Work equals force times distance, and in isometric contraction there is force but no movement distance.

why can isometric contraction produce high force?

Many myosin heads can be attached at the same time, so high cross-bridge cycling and constant tension can occur.

why are eccentric contractions more likely to cause injury?

Eccentric contractions produce high force while the muscle is being lengthened, which can mechanically detach myosin heads and damage muscle proteins.

why do eccentric contractions use less ATP?

The external load helps force the muscle to lengthen, so some detachment is mechanical rather than fully ATP-driven.

what happens to cross-bridges during eccentric contraction?

Myosin binds and tries to generate force, but the load lengthens the muscle and can mechanically pull myosin away from actin.

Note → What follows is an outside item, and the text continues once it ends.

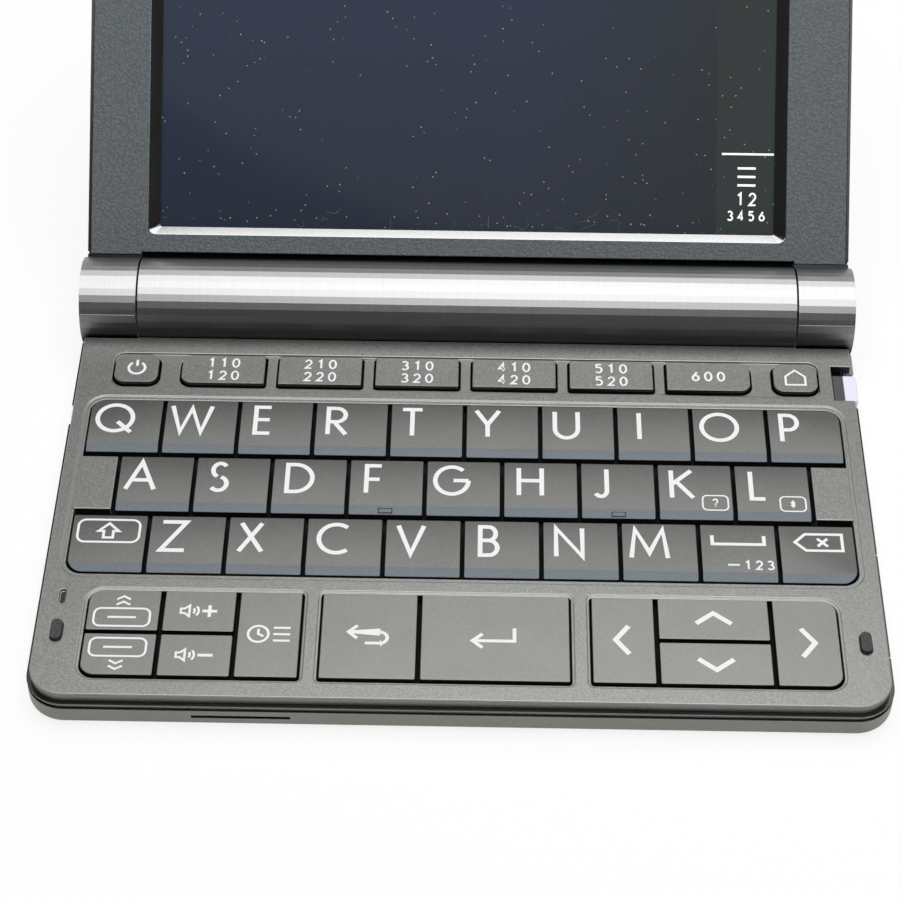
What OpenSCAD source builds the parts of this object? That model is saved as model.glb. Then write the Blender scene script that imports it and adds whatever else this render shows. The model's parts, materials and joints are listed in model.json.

what is the length-tension relationship?

The length-tension relationship describes how much force a muscle can produce at different sarcomere lengths, depending on actin-myosin overlap.

what is active tension?

Active tension is force produced by cross-bridge cycling, so it depends on actin and myosin overlap.

what is passive tension?

Passive tension comes from stretching the elastic parts of the muscle, so it increases when the muscle is stretched.

what is total tension?

Total tension equals active tension plus passive tension.

where is active tension highest?

Active tension is highest at the optimal resting length where actin and myosin overlap is ideal.

why is force low when the sarcomere is too short?

Actin overlaps too much and the filaments are crowded, so myosin cannot pull effectively and active force is reduced.